Mainstream entertainment gatekeepers allow two gay storylines -- coming out or dying (Beginners combined the two plots and the Academy rewarded Christopher Plummer with an Oscar nom) -- so it's rare to see deep and nuanced portrayals of longterm queer relationships. It's infinitely rarer to get the same gay relationship re-examined by both partners, both of whom are wonderful writers in different media. In 2010, literary agent Bill Clegg published his elegant memoir of self-destruction Portrait of an Addict as a Young Man [Kindle]. His true love is the rush he gets from crack, but on every other page is his steadfast, long-suffering boyfriend, filmmaker "Noah," whom he abandons at Sundance.
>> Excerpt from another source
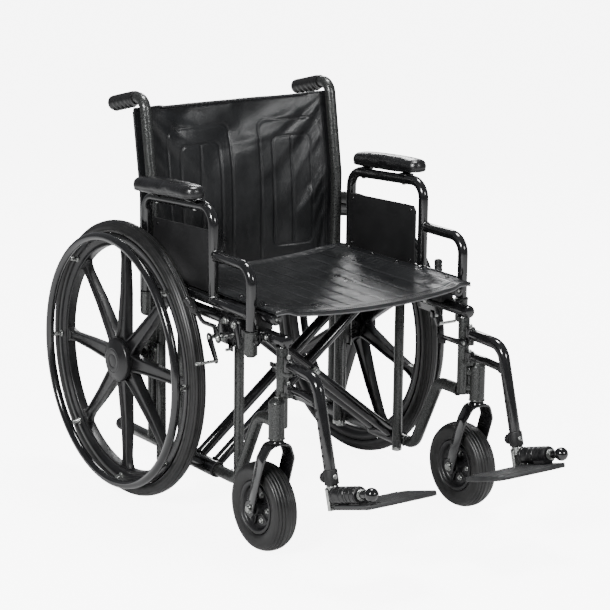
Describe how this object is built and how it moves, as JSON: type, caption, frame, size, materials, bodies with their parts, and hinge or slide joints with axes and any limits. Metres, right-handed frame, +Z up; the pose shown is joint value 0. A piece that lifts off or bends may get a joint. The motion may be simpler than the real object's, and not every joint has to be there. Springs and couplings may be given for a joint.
{
  "type": "wheelchair",
  "caption": "Folding self-propelled wheelchair with cross-braced side frames, spoked rear wheels with handrims, swivelling front casters, desk-length armrests and swing-away footrests",
  "frame": {"origin": "centre of the footprint of the whole chair's bounding box, on the floor", "axes": "+Z up, -Y is the way the occupant faces, +X is the occupant's left"},
  "size_m": [0.7136, 1.138, 0.8811],
  "materials": {
    "hammertone": "hammertone powder coat",
    "black_gloss": "gloss black powder coat",
    "zinc": "zinc plated",
    "plastic": "satin black moulding",
    "rubber": "matte black",
    "vinyl": "black vinyl upholstery"
  },
  "bodies": {
    "frame_right": {"lower_rail_right": "hammertone", "top_rail_right": "black_gloss", "front_post_right": "hammertone", "mid_post_right": "hammertone", "inner_post_right": "hammertone", "axle_post_right": "hammertone", "back_cane_right": "hammertone", "push_grip_right": "rubber", "front_arm_socket_right": "hammertone", "rear_arm_socket_right": "hammertone", "wheel_lock_mount_right": "black_gloss", "back_sling": "vinyl"},
    "frame_left": {"lower_rail_left": "hammertone", "top_rail_left": "black_gloss", "front_post_left": "hammertone", "mid_post_left": "hammertone", "inner_post_left": "hammertone", "axle_post_left": "hammertone", "back_cane_left": "hammertone", "push_grip_left": "rubber", "front_arm_socket_left": "hammertone", "rear_arm_socket_left": "hammertone", "wheel_lock_mount_left": "black_gloss"},
    "brace_a": {"cross_brace_a": "black_gloss", "seat_rail_left": "black_gloss", "seat_sling": "vinyl"},
    "brace_b": {"cross_brace_b": "black_gloss", "seat_rail_right": "black_gloss"},
    "wheel_right": {"rear_wheel_right": "plastic", "rear_tyre_right": "rubber", "handrim_right": "black_gloss"},
    "swivel_right": {"caster_fork_right": "black_gloss"},
    "roller_right": {"caster_wheel_right": "plastic", "caster_tyre_right": "rubber"},
    "hanger_right": {"footrest_hanger_right": "black_gloss"},
    "latch_right": {"footrest_latch_right": "black_gloss"},
    "extension_right": {"footrest_tube_right": "zinc"},
    "sleeve_right": {"footplate_sleeve_right": "plastic"},
    "plate_right": {"footplate_right": "plastic"},
    "armrest_right": {"arm_frame_right": "black_gloss", "arm_pad_right": "vinyl", "skirt_panel_right": "plastic"},
    "lock_lever_right": {"wheel_lock_lever_right": "black_gloss"},
    "lock_shoe_right": {"wheel_lock_shoe_right": "zinc"},
    "wheel_left": {"rear_wheel_left": "plastic", "rear_tyre_left": "rubber", "handrim_left": "black_gloss"},
    "swivel_left": {"caster_fork_left": "black_gloss"},
    "roller_left": {"caster_wheel_left": "plastic", "caster_tyre_left": "rubber"},
    "hanger_left": {"footrest_hanger_left": "black_gloss"},
    "latch_left": {"footrest_latch_left": "black_gloss"},
    "extension_left": {"footrest_tube_left": "zinc"},
    "sleeve_left": {"footplate_sleeve_left": "plastic"},
    "plate_left": {"footplate_left": "plastic"},
    "armrest_left": {"arm_frame_left": "black_gloss", "arm_pad_left": "vinyl", "skirt_panel_left": "plastic"},
    "lock_lever_left": {"wheel_lock_lever_left": "black_gloss"},
    "lock_shoe_left": {"wheel_lock_shoe_left": "zinc"}
  },
  "joints": [
    {"name": "fold", "type": "hinge", "parent": "frame_right", "child": "brace_a", "pos_m": [-0.234, 0.048, 0.107], "axis": [0, -1, 0], "range_deg": [0, 43.8], "deforming": ["seat_sling", "back_sling"]},
    {"name": "fold_centre", "type": "hinge", "parent": "brace_a", "child": "brace_b", "pos_m": [0, 0.048, 0.2965], "axis": [0, -1, 0], "range_deg": [-87.6, 0]},
    {"name": "fold_left_rail", "type": "hinge", "parent": "brace_b", "child": "frame_left", "pos_m": [0.234, 0.048, 0.107], "axis": [0, -1, 0], "range_deg": [0, 43.8]},
    {"name": "wheel_spin_right", "type": "hinge", "parent": "frame_right", "child": "wheel_right", "pos_m": [-0.306, 0.264, 0.305], "axis": [1, 0, 0], "continuous": true},
    {"name": "caster_swivel_right", "type": "hinge", "parent": "frame_right", "child": "swivel_right", "pos_m": [-0.2595, -0.253, 0.249], "axis": [0, 0, 1], "continuous": true},
    {"name": "caster_spin_right", "type": "hinge", "parent": "swivel_right", "child": "roller_right", "pos_m": [-0.2595, -0.21, 0.094], "axis": [1, 0, 0], "continuous": true},
    {"name": "footrest_swing_right", "type": "hinge", "parent": "frame_right", "child": "hanger_right", "pos_m": [-0.234, -0.2565, 0.4], "axis": [0, 0, -1], "range_deg": [0, 90]},
    {"name": "footrest_latch_right", "type": "hinge", "parent": "hanger_right", "child": "latch_right", "pos_m": [-0.218, -0.2565, 0.384], "axis": [1, 0, 0], "range_deg": [0, 80]},
    {"name": "footrest_length_right", "type": "slide", "parent": "hanger_right", "child": "extension_right", "axis": [0, -0.2803, -0.9599], "range_m": [0, 0.06]},
    {"name": "footplate_lift_right", "type": "hinge", "parent": "extension_right", "child": "sleeve_right", "pos_m": [-0.2405, -0.4235, 0.174], "axis": [0, -0.9599, 0.2803], "range_deg": [0, 90]},
    {"name": "footplate_flip_right", "type": "hinge", "parent": "sleeve_right", "child": "plate_right", "pos_m": [-0.2405, -0.4235, 0.174], "axis": [0, 0.9599, -0.2803], "range_deg": [-90, 0]},
    {"name": "armrest_lift_right", "type": "slide", "parent": "frame_right", "child": "armrest_right", "axis": [0, 0, 1], "range_m": [0, 0.12]},
    {"name": "wheel_lock_right", "type": "hinge", "parent": "frame_right", "child": "lock_lever_right", "pos_m": [-0.285, -0.072, 0.423], "axis": [1, 0, 0], "range_deg": [0, 40]},
    {"name": "wheel_lock_shoe_right", "type": "hinge", "parent": "frame_right", "child": "lock_shoe_right", "pos_m": [-0.2895, -0.045, 0.42], "axis": [1, 0, 0], "range_deg": [0, 36]},
    {"name": "wheel_spin_left", "type": "hinge", "parent": "frame_left", "child": "wheel_left", "pos_m": [0.306, 0.264, 0.305], "axis": [1, 0, 0], "continuous": true},
    {"name": "caster_swivel_left", "type": "hinge", "parent": "frame_left", "child": "swivel_left", "pos_m": [0.2595, -0.253, 0.249], "axis": [0, 0, 1], "continuous": true},
    {"name": "caster_spin_left", "type": "hinge", "parent": "swivel_left", "child": "roller_left", "pos_m": [0.2595, -0.21, 0.094], "axis": [1, 0, 0], "continuous": true},
    {"name": "footrest_swing_left", "type": "hinge", "parent": "frame_left", "child": "hanger_left", "pos_m": [0.234, -0.2565, 0.4], "axis": [0, 0, 1], "range_deg": [0, 90]},
    {"name": "footrest_latch_left", "type": "hinge", "parent": "hanger_left", "child": "latch_left", "pos_m": [0.218, -0.2565, 0.384], "axis": [1, 0, 0], "range_deg": [0, 80]},
    {"name": "footrest_length_left", "type": "slide", "parent": "hanger_left", "child": "extension_left", "axis": [0, -0.2803, -0.9599], "range_m": [0, 0.06]},
    {"name": "footplate_lift_left", "type": "hinge", "parent": "extension_left", "child": "sleeve_left", "pos_m": [0.2405, -0.4235, 0.174], "axis": [0, 0.9599, -0.2803], "range_deg": [0, 90]},
    {"name": "footplate_flip_left", "type": "hinge", "parent": "sleeve_left", "child": "plate_left", "pos_m": [0.2405, -0.4235, 0.174], "axis": [0, -0.9599, 0.2803], "range_deg": [-90, 0]},
    {"name": "armrest_lift_left", "type": "slide", "parent": "frame_left", "child": "armrest_left", "axis": [0, 0, 1], "range_m": [0, 0.12]},
    {"name": "wheel_lock_left", "type": "hinge", "parent": "frame_left", "child": "lock_lever_left", "pos_m": [0.285, -0.072, 0.423], "axis": [1, 0, 0], "range_deg": [0, 40]},
    {"name": "wheel_lock_shoe_left", "type": "hinge", "parent": "frame_left", "child": "lock_shoe_left", "pos_m": [0.2895, -0.045, 0.42], "axis": [1, 0, 0], "range_deg": [0, 36]}
  ],
  "couplings": [
    {"joint": "fold_centre", "follows": "fold", "ratio": -2},
    {"joint": "fold_left_rail", "follows": "fold", "ratio": 1},
    {"joint": "footplate_lift_right", "follows": "fold", "ratio": 2.054},
    {"joint": "wheel_lock_shoe_right", "follows": "wheel_lock_right", "ratio": 0.9},
    {"joint": "footplate_lift_left", "follows": "fold", "ratio": 2.054},
    {"joint": "wheel_lock_shoe_left", "follows": "wheel_lock_left", "ratio": 0.9}
  ]
}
This week at Sundance, Ira Sachs screened his new feature, Keep the Lights On, about a filmmaker's ten-year relationship with a literary lawyer addicted to crack. Their names aren't Ira and Bill but Erik and Paul. As you'd expect from a writer as complex and subtle as Ira, Erik is no simple saint (he's a sexual compulsive) and critics have complained about his "painful, protracted indecision." Some reviewers faulted the lead acting but praised the characters' genuine love and the film's use of music by Arthur Russell who died of aids in 1992. Salon's Andrew O'Hehir flat-out loved it, calling the movie "an instant landmark in gay cinema, and easily the finest dramatic film I saw at Sundance this year." The Hollywood Reporter's David Rooney wrote:
"An additional pleasure of Sachs’ film is its immersive portrait of contemporary New York life, thanks in large part to the gorgeous work of Greek cinematographer Thimios Bakatakis. Without over-aestheticizing the city and turning this into a swoony hipster postcard, the film captures its bars, restaurants, streets, apartment buildings and nightspots with a painterly eye and a seductive tonal range that relies extensively on natural light. And the unfettered ease of the filmmakers in capturing male bodies and physical intimacy shows a freedom that is still rare in American movies."
Bill Clegg continues his story with a new book due April 12, Ninety Days: A Memoir of Recovery. Keep the Lights On does not yet have distribution. Sundance gives its awards tomorrow night.